On the pitch he would apologise if he gave away a corner. “Sorry boys,” he would say, shaking his head, “I meant to kick it the other way.”

Whenever we conceded a goal, which wasn’t too often for we were a useful team, Gerard would often raise his hand, saying, “My fault, my fault. Shoulda covered, my fault . . .”

Normally such deference and weakness from a peer provides fresh meat for schoolboy aggressions but stories abounded of Gerard having been tested too far and of a sudden fearsome utilisation of his bulk. They say he wouldn’t actually hit you but would just pick you up and put you over walls. The closest I ever came to this ignoble posting was during one games period when we were playing six-a-side and Gerard was in goal for the opposition.

Now, Gerard didn’t want to be in goal but everyone had to take a turn and you were only allowed back out after letting one in. Anyone who has played under this rule will know it is open to the most shocking abuse, throwing up some of the softest goals ever scored. However, this day, probably because we were playing with scaled-down posts and a scaled-up schoolboy, the ball just would not go past him. After a quarter of an hour, Gerard was furious and began muttering that many of us were missing on purpose so as to prolong his agony. Salvation appeared to arrive when we were awarded a penalty after David Sissons upended me in the box. In our school, the logic always was that if you were the one who was fouled, you got to take the penalty, a ruling I’ve always thought should be extended and enforced into modern professional football.

So. Me v Gerard Watson. I want to score. He doesn’t want to save it. You know, I still wonder how such an accommodation could have gone so terribly wrong. Here’s how it went. As soon as I stood back and waited for the whistle, I was aware that Gerard’s eyes were blatantly signalling something to me. Both pupils were urgently darting from centre of socket to extreme left of socket over and over again.

Not being a slow boy I instantly read this as, “Put it that way, OK? That. Way.”

Trouble was that what Gerard was actually signalling was “I’m going this way, OK? This. Way.”

Consequently he appeared to make the save of the season. The ball cannoned hard, very hard, off his ear and flew back up the pitch. He came roaring out at me, “Baker! You idiot, you dope, you moron! Jesus Christ!” I leave you to insert the three or four F-words he let rip with there too. He soon calmed down, though. “Sorry Dan,” he said afterwards. “It was my fault. I should have run out and just whispered it to you.”

True, Ger, I thought, but a bit of a giveaway, what?
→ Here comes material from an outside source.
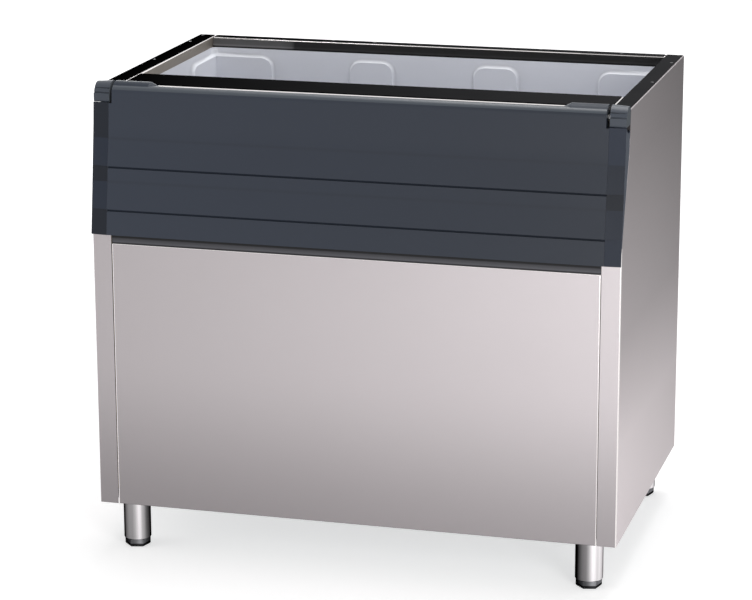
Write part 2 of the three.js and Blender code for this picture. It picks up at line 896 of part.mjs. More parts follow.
const doorShell = () =>
  cut(
    join(
      prismX(shellOutline(), -bodyEnd, bodyEnd),
      both((side) => prismX(shellEndOutline(), side * (earEnd - doorWall), side * (earEnd - gap))),
      cut(both((side) => knuckle(side, 0)), shellRoom()),
    ),
    both((side) => aroundHinge(knuckleRadius - knuckleWall, side * (knuckleInner + knuckleWall),
      side * (earEnd - knuckleSolid))),
    both((side) => aroundHinge(bushRadius + gap, side * (earEnd - bushLength - gap), side * (earEnd + past))),
    both(capRoom),
  );

addPiece(door, "door_shell", doorShell(), doorPlastic());

// Inner panel closing the rear of the door

const innerHalf = earEnd - doorWall - gap;
const knuckleRooms = both((side) => knuckle(side, gap));

function doorInnerPanel() {
  const [low, knee, high] = doorBack;
  const path = [[low[0], low[1] + gap], knee, [high[0] - gap, high[1] - roofSkin - panelTopClear]];
  return cut(prismX(band(path, -panelThick), -innerHalf, innerHalf), knuckleRooms);
}

addPiece(door, "door_inner_panel", doorInnerPanel(), doorPlastic());

// Insulation inside the door

function doorFoam() {
  const low = shellStep + 2 * panelThick;
  const high = caseHeight - foamTopDrop;
  const front = doorSkin + foamSkin;
  const rear = seatClear + panelThick + 2 * foamSkin;
  const outline = [
    [faceAt(low) + front, low],
    [faceAt(brow) + front, brow],
    [faceAt(high) + front, high],
    [seatAt(high, rear), high],
    [seatAt(seatKnee, rear), seatKnee],
    [seatAt(low, rear - foamSkin), low],
  ];
  return cut(prismX(outline, -innerHalf, innerHalf), knuckleRooms);
}

addPiece(door, "door_foam", doorFoam(), insulation());

// End pieces of the door, whose laps run out to nothing at the outer edge

const endTop = caseHeight - capBottomDrop - capEndGap;

function endPiece(side) {
  const back = [
    [faceAt(doorFoot) + lipThick + endLipExtra, doorFoot],
    [slantAt(lipTop), lipTop],
    [slantAt(seatKnee), seatKnee],
    [slantAt(endTop), endTop],
  ];
  const face = facePath(endLapRise, false, endTop).reverse();
  const isLapEdge = ([y, z]) => y < faceAt(z) - lap / 2;
  const sunk = face.map(([y, z]) => [faceAt(z) + endRecess - (isLapEdge([y, z]) ? touch / 2 : 0), z]);
  const inner = [...back, ...face];
  const outer = [...back, ...sunk];
  return side > 0
    ? loft(inner, endInner, outer, half, alongX)
    : loft(outer, -half, inner, -endInner, alongX);
}

function endRoom(side) {
  const low = shellStep + endRoomRise;
  const high = caseHeight - endRoomDrop;
  const wall = endRecess + doorWall + past;
  const outline = [
    [faceAt(low) + wall, low],
    [seatAt(seatKnee, seatClear + doorWall), seatKnee],
    [seatAt(high, seatClear + doorWall), high],
    [faceAt(high) + wall, high],
    [faceAt(brow) + wall, brow],
  ];
  return cut(
    prismX(outline, side * (endInner - past), side * (half - doorWall)),
    aroundHinge(endReach + doorWall + past, side * (endInner - 2 * past), side * half),
  );
}

const doorEnd = (side) =>
  cut(
    endPiece(side),
    endRoom(side),
    aroundHinge(endReach, side * (endInner - past), side * (half + past)),
  );

for (const [name, side] of Object.entries(sides)) {
  addPiece(door, `door_end_${name}`, doorEnd(side), doorEndPlastic());
}

// Hinge: a bush in each knuckle, a pin through it, and a fixed cap at the corner of the casing

const doorBush = () =>
  cut(cylinderX(bushRadius, -bushLength, -gap), cylinderX(pinRadius + gap, -bushLength - past, past));

const hingePin = () => cylinderX(pinRadius, -pinIn, capGap + pinOut);

// Shadow line across the cap's round front, at a drop below the rim
function capLine(drop, x0, x1) {
  const face = axisBack - Math.sqrt((knuckleRadius - capFall) ** 2 - (axisDrop - drop) ** 2);
  const z = caseHeight - drop;
  return box(x0, x1, 0, face + capLineDeep, z - capLineWide / 2, z + capLineWide / 2);
}

function hingeCap(side) {
  const inner = side * endInner;
  const outer = side * (half - capShort);
  const [before, after] = [inner - side * past, outer + side * past];
  const bottom = caseHeight - capBottomDrop;
  const top = caseHeight + knuckleRadius;
  const seat = [
    [capFront, bottom],
    [seatAt(bottom, gap), bottom],
    [seatAt(top, gap), top],
    [capFront, top],
  ];
  const block = join(
    coneX(knuckleRadius, knuckleRadius - capFall, inner, outer, axisBack, axisZ),
    box(inner, outer, capFront, axisBack, bottom, axisZ + capBlockRise),
    box(inner, outer, axisBack, caseDepth / 4, bottom, axisZ),
  );
  return cut(
    block.intersect(prismX(seat, inner, outer)).intersect(aroundHinge(capReach, before, after)),
    ...capLineDrops.map((drop) => capLine(drop, before, after)),
    aroundHinge(pinRadius + gap, before, side * (endInner + pinOut + gap)),
  );
}

for (const [name, side] of Object.entries(sides)) {
  const place = [side * earEnd, axisBack, axisZ];
  const turn = side > 0 ? 0 : Math.PI;
  addPiece(door, `door_bush_${name}`, doorBush(), bushPlastic(), ...place, turn);
  addPiece(casing, `hinge_pin_${name}`, hingePin(), pinSteel(), ...place, turn);
  addPiece(casing, `hinge_cap_${name}`, hingeCap(side), capPlastic());
}

// The whole bin, standing on the floor with its origin in the middle of the footprint

const group = new THREE.Group();
group.name = "ice_bin";
group.add(casing, tank, drain, legs, doorPivot);
group.position.set(0, -(caseDepth - doorProud) / 2, legHeight);

export default group;
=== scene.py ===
import json
import math

import bmesh
import bpy
from mathutils import Matrix, Vector


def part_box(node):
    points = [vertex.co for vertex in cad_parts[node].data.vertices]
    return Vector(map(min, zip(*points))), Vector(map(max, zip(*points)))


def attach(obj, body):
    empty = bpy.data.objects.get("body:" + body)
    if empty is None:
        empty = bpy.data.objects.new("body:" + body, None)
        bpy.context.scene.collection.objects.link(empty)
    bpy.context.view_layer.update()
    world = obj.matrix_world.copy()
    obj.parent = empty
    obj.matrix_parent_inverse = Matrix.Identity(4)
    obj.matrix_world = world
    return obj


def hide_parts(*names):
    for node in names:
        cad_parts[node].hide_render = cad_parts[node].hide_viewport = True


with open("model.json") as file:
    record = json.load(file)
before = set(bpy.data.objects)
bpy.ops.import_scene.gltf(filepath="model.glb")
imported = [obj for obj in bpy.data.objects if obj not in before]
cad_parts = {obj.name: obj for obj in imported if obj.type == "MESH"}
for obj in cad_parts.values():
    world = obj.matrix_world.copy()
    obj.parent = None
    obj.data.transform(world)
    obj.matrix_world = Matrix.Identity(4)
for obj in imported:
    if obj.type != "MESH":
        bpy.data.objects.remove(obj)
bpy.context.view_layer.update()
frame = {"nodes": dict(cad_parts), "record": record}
nodes = frame["nodes"]
slotOf = {part["node"]: part["material_slot"] for part in frame["record"]["subparts"]}
bodyOf = {}
for bodyName, members in frame["record"]["behaviour"]["bodies"].items():
    for member in members:
        bodyOf[member] = bodyName
print("stage: the packed bin is loaded")

# Camera where the photograph was taken from: a long lens, a little to the right and above the rim
cameraView = {
    "place": (1.72293, -6.37230, 2.31460),
    "pan": 0.27114,  # radians to the left
    "tilt": 0.25999,  # radians down
    "roll": -0.00315,
    "lens": 134.97,
    "sensor": 36.0,
    "farthest": 100,
}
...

Anyway, the point is, we should lay off Peter Crouch. When he goes, and it won’t be much longer, the standardisation of world soccer player sizes will finally be complete. Facially and up close some players may still differ but I dare say the corporate cookie-cutters are working on that, too. For the moment let us just hope that come November 12, when England face Argentina, we can still count on a South American spy bursting into the Argie changing-room pre-match, bellowing wildly, “Aye Carumba señors! This numero nueve of the Inglese! Is mucho mucho grande!” The fact that he’s actually of the beanpole brand I think we should just keep quietly to ourselves.